>> begin

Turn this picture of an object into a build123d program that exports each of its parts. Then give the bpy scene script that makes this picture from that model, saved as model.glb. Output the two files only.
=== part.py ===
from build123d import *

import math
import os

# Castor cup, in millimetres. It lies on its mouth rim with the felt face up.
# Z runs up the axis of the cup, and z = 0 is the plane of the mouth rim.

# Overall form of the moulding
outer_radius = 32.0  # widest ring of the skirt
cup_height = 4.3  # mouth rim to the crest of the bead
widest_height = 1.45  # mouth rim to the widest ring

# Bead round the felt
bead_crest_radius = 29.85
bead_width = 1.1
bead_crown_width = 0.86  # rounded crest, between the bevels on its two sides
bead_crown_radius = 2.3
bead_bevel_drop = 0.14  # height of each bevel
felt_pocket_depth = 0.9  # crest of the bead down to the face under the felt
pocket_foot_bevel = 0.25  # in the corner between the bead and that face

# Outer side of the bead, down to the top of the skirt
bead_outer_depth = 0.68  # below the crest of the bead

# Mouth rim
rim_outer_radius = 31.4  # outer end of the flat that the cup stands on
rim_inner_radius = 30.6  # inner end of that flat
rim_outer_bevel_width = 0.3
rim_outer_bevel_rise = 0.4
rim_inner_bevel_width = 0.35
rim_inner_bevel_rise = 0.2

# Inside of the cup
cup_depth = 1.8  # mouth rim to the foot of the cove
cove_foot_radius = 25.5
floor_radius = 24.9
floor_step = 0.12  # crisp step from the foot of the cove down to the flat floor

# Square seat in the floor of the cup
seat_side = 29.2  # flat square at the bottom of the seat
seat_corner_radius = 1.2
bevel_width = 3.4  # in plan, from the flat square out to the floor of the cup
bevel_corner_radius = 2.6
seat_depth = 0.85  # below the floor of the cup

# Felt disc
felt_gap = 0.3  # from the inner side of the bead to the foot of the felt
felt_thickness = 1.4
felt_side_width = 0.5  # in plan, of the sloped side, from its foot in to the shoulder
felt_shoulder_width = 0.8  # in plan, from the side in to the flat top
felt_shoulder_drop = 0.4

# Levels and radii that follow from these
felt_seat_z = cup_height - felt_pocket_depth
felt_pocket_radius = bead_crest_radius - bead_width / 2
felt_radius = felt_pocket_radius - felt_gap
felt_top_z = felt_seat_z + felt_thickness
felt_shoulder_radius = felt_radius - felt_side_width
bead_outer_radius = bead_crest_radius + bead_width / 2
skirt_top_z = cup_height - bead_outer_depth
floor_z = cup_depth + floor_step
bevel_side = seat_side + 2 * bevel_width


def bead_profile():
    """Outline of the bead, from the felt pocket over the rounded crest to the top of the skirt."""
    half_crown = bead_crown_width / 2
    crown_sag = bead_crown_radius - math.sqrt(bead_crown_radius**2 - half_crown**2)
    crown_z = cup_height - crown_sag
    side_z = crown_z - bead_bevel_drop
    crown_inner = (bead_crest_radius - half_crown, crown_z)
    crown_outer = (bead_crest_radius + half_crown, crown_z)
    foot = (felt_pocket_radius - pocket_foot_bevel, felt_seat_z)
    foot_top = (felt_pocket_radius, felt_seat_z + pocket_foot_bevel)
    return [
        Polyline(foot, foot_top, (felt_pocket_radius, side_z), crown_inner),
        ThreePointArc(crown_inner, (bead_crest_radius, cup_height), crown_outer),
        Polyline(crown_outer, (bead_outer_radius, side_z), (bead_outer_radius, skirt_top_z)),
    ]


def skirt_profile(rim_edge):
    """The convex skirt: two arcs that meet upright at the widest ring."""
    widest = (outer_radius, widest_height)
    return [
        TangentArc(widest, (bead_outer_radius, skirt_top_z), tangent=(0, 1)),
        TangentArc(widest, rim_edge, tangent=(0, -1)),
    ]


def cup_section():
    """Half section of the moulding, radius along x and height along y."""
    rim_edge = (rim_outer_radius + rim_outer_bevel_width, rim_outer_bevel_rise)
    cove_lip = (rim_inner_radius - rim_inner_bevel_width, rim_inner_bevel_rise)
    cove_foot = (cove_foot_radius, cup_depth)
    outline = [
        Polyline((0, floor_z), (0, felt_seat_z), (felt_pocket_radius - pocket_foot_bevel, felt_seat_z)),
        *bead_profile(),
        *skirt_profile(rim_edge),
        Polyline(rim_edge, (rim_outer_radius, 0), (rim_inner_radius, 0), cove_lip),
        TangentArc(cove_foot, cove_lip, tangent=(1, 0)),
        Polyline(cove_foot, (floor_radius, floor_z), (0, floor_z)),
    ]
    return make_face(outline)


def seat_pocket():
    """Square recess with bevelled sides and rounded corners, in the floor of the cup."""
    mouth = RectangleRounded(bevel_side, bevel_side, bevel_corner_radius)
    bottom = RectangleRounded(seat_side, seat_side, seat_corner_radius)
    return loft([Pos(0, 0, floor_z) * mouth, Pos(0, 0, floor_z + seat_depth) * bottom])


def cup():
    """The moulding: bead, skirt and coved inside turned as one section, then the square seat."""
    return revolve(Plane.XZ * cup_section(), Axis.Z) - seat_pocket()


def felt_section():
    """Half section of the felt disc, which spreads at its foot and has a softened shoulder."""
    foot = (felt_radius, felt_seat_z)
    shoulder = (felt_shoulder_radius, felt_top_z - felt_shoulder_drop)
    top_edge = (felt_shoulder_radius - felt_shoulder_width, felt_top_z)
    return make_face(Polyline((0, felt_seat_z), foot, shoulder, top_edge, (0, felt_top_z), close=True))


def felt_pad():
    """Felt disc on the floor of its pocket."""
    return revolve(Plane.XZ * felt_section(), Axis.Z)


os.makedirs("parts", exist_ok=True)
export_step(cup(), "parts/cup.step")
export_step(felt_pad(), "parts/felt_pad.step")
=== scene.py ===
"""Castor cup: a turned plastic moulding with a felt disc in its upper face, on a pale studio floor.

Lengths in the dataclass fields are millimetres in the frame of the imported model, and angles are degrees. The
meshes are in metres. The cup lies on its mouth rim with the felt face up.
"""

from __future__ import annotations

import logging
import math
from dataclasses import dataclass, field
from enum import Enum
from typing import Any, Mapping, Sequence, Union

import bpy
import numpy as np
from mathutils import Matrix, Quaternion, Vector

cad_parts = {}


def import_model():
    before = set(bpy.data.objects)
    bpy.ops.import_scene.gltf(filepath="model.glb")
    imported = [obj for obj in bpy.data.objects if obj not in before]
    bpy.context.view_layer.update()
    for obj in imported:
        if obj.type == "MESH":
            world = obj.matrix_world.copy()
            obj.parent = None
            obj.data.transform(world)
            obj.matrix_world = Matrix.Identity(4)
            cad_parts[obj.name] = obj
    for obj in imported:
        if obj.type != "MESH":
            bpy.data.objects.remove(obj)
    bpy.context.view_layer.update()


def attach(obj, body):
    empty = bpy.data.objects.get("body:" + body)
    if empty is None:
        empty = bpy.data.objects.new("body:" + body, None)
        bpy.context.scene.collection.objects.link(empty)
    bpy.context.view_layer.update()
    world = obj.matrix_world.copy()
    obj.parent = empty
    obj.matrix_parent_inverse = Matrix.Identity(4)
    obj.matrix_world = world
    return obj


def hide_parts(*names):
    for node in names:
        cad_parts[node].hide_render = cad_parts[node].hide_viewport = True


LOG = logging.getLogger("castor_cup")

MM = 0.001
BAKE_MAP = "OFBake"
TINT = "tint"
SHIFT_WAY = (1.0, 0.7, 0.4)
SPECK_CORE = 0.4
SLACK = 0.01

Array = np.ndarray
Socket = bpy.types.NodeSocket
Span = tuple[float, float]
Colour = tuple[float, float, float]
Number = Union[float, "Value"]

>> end
>> begin

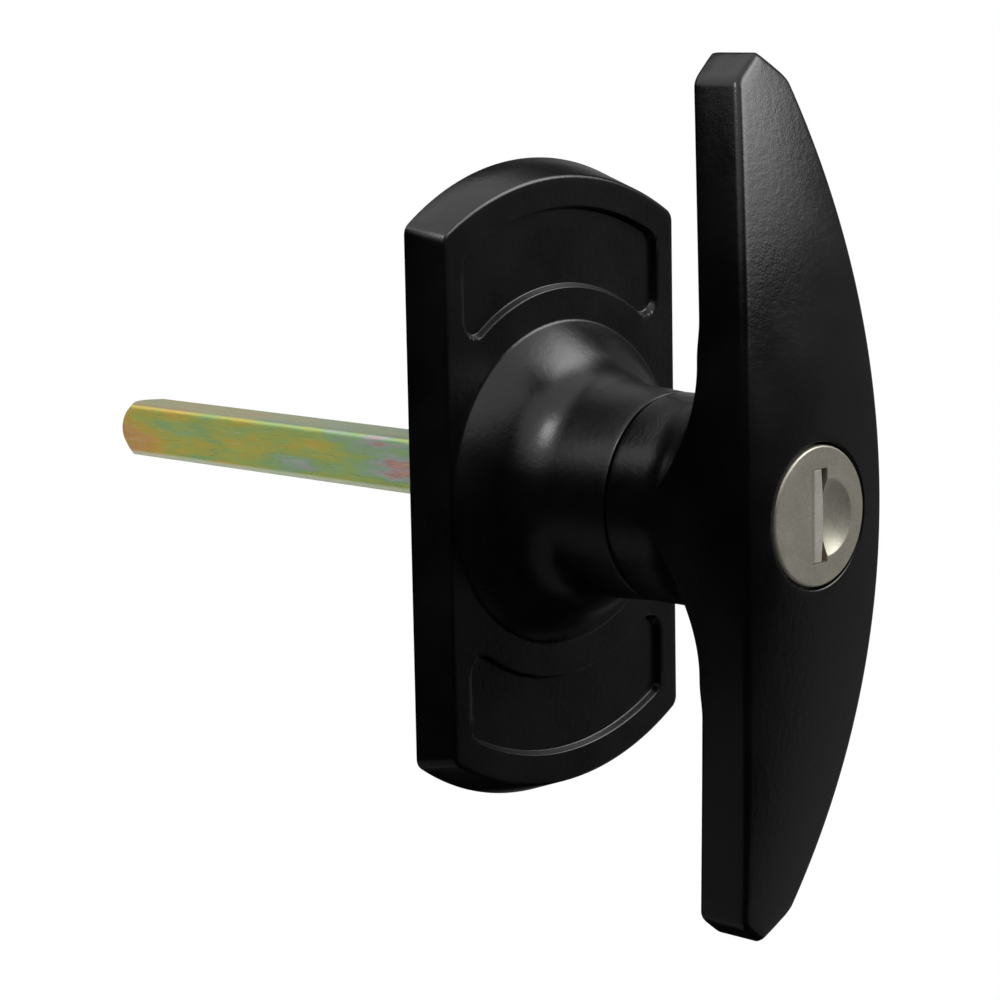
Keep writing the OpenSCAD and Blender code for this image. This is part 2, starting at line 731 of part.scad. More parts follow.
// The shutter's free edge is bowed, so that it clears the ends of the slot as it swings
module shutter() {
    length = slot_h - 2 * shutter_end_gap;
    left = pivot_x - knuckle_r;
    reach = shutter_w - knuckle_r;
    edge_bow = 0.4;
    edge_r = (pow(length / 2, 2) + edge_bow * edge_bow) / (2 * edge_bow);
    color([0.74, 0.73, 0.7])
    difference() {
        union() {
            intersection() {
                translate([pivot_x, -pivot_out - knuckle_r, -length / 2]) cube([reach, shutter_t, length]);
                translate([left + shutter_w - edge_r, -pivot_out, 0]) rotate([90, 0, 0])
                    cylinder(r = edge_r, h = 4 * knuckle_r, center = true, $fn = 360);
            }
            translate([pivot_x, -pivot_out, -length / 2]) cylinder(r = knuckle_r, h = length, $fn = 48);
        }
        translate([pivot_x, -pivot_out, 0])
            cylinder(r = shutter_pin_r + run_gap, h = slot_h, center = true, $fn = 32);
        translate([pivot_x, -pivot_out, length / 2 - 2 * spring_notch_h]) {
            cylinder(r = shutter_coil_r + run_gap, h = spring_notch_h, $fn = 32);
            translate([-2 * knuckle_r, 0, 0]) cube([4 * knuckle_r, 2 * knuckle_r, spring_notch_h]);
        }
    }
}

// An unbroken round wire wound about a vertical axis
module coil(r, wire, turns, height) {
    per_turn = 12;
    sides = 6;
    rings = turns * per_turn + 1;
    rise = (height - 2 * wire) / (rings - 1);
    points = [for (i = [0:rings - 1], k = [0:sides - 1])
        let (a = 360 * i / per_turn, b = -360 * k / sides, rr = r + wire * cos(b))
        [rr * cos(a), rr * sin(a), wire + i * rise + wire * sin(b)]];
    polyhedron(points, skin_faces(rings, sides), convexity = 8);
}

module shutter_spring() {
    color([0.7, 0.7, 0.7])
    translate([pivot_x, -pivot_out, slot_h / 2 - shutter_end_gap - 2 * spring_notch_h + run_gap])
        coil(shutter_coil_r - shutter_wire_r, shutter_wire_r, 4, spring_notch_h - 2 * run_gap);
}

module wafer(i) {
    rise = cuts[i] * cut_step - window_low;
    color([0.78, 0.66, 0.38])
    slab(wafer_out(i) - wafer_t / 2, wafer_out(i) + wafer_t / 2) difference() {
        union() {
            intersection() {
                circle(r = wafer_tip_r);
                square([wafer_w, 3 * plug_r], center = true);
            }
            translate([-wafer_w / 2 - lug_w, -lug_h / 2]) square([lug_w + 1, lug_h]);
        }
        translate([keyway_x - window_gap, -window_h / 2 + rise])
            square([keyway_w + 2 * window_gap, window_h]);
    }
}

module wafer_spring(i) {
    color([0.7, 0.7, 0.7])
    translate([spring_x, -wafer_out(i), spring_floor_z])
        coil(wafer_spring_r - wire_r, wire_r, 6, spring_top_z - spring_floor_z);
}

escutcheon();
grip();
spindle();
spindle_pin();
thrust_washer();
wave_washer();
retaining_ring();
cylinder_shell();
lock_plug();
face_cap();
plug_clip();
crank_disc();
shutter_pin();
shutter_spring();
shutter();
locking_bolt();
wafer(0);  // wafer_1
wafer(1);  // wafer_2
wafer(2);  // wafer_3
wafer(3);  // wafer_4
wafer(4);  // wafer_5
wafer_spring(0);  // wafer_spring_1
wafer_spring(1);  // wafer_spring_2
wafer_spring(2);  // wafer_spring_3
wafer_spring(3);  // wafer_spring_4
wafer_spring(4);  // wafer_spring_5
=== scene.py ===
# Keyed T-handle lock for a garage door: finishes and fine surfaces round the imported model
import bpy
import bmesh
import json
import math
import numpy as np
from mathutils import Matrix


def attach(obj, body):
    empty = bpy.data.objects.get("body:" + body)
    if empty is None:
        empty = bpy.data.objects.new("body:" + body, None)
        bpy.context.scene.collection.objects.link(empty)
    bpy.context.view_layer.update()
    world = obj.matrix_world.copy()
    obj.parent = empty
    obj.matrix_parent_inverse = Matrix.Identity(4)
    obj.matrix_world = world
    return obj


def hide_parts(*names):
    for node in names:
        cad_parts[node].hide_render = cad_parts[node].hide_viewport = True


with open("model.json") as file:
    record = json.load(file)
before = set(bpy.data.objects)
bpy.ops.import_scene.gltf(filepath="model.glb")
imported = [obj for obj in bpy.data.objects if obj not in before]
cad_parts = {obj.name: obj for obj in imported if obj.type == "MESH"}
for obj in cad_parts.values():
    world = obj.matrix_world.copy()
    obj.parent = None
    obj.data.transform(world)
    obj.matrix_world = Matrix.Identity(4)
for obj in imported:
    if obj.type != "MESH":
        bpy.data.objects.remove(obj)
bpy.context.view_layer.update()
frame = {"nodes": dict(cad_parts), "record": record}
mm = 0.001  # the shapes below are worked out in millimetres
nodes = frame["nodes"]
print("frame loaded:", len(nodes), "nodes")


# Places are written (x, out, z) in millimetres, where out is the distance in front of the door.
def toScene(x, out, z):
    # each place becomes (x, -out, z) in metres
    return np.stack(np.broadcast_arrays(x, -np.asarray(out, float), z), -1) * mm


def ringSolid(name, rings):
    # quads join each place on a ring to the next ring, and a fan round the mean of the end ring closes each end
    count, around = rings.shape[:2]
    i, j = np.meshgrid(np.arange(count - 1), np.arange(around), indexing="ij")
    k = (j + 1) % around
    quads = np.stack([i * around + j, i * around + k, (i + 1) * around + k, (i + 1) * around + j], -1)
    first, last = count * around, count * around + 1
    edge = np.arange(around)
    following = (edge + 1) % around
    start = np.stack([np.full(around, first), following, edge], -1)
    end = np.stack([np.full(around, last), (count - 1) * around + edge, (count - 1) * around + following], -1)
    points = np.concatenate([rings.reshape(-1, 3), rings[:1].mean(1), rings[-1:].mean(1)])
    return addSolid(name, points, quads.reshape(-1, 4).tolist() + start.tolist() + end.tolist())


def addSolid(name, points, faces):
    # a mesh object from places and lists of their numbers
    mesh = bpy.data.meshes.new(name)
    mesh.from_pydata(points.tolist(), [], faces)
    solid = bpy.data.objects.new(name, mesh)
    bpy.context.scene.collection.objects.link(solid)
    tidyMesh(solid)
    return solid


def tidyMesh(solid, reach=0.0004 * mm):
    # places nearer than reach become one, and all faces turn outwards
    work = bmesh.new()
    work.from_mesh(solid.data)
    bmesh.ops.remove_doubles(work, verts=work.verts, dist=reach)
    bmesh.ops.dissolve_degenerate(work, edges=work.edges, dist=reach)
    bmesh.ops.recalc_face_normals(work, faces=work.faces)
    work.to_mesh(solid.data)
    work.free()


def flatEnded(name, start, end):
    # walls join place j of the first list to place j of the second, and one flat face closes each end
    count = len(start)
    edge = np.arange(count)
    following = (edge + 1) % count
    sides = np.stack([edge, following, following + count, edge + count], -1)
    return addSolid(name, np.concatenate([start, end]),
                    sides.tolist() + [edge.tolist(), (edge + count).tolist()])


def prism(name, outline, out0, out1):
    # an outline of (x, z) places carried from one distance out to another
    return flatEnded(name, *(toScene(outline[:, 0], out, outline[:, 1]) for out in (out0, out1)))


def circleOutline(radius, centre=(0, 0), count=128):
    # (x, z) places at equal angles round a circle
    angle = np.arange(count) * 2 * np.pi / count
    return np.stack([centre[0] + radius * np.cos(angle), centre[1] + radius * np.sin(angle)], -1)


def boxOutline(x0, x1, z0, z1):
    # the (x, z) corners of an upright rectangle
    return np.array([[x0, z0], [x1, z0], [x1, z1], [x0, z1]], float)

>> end

> Stated problem: Using the data above, transcribe the lines that run from the line with "(0, felt_top_z), close=True))" to the line with "from mathutils import Matrix, Quaternion, Vector", both ends kept, and output nothing else.

> Problem solution:
    return make_face(Polyline((0, felt_seat_z), foot, shoulder, top_edge, (0, felt_top_z), close=True))


def felt_pad():
    """Felt disc on the floor of its pocket."""
    return revolve(Plane.XZ * felt_section(), Axis.Z)


os.makedirs("parts", exist_ok=True)
export_step(cup(), "parts/cup.step")
export_step(felt_pad(), "parts/felt_pad.step")
=== scene.py ===
"""Castor cup: a turned plastic moulding with a felt disc in its upper face, on a pale studio floor.

Lengths in the dataclass fields are millimetres in the frame of the imported model, and angles are degrees. The
meshes are in metres. The cup lies on its mouth rim with the felt face up.
"""

from __future__ import annotations

import logging
import math
from dataclasses import dataclass, field
from enum import Enum
from typing import Any, Mapping, Sequence, Union

import bpy
import numpy as np
from mathutils import Matrix, Quaternion, Vector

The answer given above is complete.